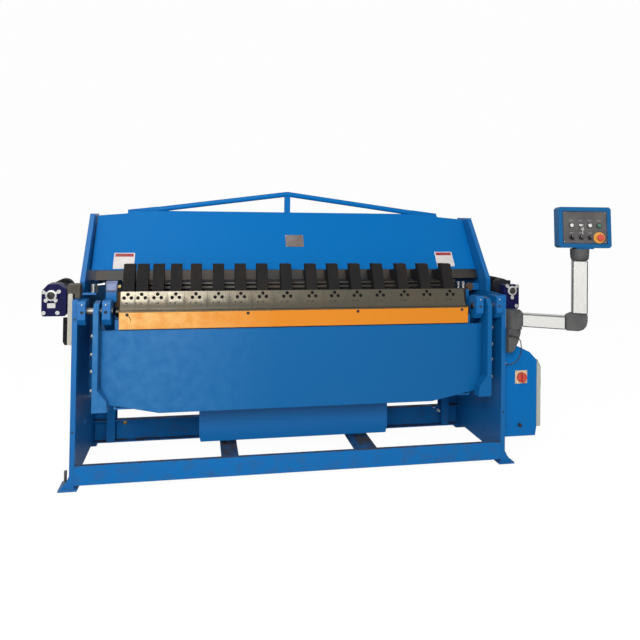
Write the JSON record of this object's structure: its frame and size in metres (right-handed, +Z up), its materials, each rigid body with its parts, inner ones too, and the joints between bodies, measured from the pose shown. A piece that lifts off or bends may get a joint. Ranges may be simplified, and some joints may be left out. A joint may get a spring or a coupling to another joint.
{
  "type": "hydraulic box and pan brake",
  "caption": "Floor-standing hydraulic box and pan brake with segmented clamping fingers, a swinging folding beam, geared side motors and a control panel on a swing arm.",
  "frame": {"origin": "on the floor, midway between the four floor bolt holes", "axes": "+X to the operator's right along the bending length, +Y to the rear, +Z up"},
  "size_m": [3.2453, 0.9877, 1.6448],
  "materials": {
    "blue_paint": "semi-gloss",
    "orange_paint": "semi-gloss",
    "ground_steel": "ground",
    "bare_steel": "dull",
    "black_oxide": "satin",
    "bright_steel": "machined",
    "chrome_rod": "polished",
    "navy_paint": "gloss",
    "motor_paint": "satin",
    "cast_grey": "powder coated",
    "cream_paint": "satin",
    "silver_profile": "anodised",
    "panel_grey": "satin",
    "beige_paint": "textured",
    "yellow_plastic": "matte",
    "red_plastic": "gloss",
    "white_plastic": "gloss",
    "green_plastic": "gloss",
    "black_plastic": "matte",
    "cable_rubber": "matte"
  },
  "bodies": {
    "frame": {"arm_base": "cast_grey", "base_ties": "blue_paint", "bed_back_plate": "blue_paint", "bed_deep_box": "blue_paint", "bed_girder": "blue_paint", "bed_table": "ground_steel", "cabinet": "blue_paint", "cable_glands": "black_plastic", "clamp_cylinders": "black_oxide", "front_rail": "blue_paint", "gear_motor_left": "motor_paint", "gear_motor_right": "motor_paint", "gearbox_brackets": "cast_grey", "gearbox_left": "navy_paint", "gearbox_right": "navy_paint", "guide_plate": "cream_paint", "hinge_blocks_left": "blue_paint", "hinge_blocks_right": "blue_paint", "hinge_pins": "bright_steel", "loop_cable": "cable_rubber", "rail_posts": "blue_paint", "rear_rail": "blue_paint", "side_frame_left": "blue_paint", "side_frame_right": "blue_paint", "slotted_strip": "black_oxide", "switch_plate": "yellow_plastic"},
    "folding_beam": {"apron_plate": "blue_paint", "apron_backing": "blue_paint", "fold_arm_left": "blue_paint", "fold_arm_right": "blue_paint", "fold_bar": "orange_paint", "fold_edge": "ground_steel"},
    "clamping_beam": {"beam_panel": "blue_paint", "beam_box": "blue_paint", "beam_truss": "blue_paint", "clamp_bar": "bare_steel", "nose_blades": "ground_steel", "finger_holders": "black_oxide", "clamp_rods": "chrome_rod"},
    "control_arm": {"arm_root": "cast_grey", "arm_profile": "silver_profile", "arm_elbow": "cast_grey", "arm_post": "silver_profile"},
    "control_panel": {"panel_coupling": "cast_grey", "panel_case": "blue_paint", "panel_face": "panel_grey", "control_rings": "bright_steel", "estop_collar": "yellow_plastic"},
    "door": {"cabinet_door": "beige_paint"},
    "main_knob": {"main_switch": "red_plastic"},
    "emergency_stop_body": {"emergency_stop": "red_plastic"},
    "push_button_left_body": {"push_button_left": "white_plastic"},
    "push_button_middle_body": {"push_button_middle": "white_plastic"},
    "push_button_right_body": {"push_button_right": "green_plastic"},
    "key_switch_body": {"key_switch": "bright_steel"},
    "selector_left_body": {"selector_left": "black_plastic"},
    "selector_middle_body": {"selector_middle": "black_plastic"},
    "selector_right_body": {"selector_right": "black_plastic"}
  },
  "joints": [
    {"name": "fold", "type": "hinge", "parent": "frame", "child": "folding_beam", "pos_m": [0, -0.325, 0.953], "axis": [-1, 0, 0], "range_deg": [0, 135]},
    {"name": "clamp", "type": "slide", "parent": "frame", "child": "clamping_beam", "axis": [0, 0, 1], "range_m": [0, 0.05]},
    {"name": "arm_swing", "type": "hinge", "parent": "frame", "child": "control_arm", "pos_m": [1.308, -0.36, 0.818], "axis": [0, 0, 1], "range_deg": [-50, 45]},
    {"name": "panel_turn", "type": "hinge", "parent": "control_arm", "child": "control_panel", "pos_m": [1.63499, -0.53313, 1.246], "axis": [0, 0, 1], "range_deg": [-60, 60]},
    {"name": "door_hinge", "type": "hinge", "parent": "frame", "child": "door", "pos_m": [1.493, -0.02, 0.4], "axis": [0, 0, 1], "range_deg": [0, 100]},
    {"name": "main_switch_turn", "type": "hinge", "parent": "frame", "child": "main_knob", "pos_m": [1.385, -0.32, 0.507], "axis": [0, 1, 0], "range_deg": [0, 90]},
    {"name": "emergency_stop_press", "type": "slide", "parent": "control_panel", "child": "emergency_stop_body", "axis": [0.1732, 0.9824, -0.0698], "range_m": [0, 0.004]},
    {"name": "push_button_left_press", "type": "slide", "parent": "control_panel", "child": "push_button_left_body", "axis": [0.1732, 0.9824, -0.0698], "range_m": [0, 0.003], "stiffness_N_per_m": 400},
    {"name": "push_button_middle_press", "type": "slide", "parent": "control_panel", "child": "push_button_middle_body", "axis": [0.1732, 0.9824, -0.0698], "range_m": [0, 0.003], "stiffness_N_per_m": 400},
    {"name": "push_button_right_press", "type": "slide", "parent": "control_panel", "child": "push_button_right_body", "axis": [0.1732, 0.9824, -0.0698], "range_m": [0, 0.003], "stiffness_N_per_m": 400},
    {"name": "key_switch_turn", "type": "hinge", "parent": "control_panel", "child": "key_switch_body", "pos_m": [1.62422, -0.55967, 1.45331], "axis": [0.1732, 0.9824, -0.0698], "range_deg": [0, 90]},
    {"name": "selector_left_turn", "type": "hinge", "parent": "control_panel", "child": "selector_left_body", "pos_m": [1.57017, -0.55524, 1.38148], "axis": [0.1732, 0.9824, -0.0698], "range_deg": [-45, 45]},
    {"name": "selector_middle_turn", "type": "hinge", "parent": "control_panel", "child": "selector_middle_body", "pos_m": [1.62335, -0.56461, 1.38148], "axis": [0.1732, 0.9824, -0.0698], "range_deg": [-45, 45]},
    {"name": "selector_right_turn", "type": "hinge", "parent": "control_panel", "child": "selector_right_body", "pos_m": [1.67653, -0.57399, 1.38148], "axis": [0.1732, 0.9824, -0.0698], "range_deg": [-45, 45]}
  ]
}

++++++

*Instructions for the task*:
State the count of lines holding the string "between" in the listing above, and nothing else.

*Response to this exercise*:
2